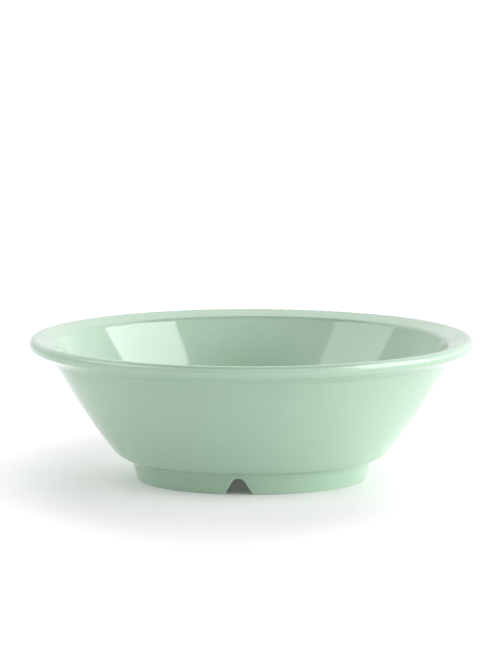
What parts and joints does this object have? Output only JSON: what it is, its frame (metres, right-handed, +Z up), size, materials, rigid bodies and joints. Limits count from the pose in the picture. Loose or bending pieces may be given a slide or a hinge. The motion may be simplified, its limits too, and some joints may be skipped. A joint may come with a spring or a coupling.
{
  "type": "mixing bowl",
  "caption": "Shallow round moulded bowl with sloping sides, a wide flange with a full-round lip, and a foot ring with drain notches.",
  "frame": {"origin": "centre of the foot ring, on the plane that it stands on", "axes": "+Z up along the bowl's axis of revolution; one drain notch faces -Y"},
  "size_m": [0.18, 0.18, 0.0576],
  "materials": {
    "mint_melamine": "glossy moulded mint green melamine, very slightly mottled"
  },
  "bodies": {
    "root": {"bowl_body": "mint_melamine"}
  },
  "joints": []
}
◆ ◆ ◆ ◆ ◆
What needs to be done:
Copy every line exactly. Leave nothing out.

Task response:
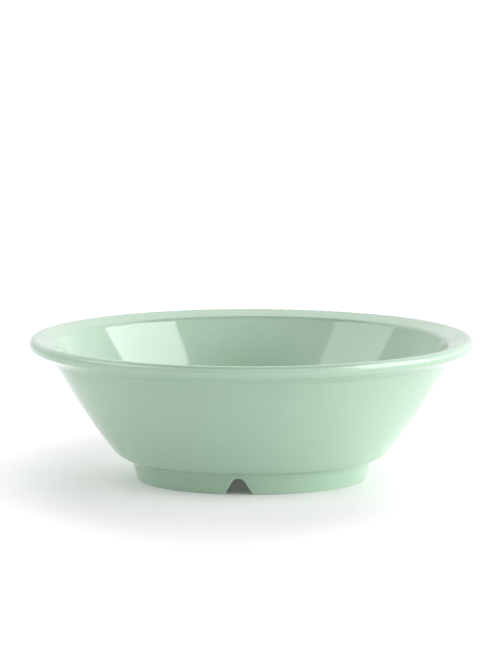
What parts and joints does this object have? Output only JSON: what it is, its frame (metres, right-handed, +Z up), size, materials, rigid bodies and joints. Limits count from the pose in the picture. Loose or bending pieces may be given a slide or a hinge. The motion may be simplified, its limits too, and some joints may be skipped. A joint may come with a spring or a coupling.
{
  "type": "mixing bowl",
  "caption": "Shallow round moulded bowl with sloping sides, a wide flange with a full-round lip, and a foot ring with drain notches.",
  "frame": {"origin": "centre of the foot ring, on the plane that it stands on", "axes": "+Z up along the bowl's axis of revolution; one drain notch faces -Y"},
  "size_m": [0.18, 0.18, 0.0576],
  "materials": {
    "mint_melamine": "glossy moulded mint green melamine, very slightly mottled"
  },
  "bodies": {
    "root": {"bowl_body": "mint_melamine"}
  },
  "joints": []
}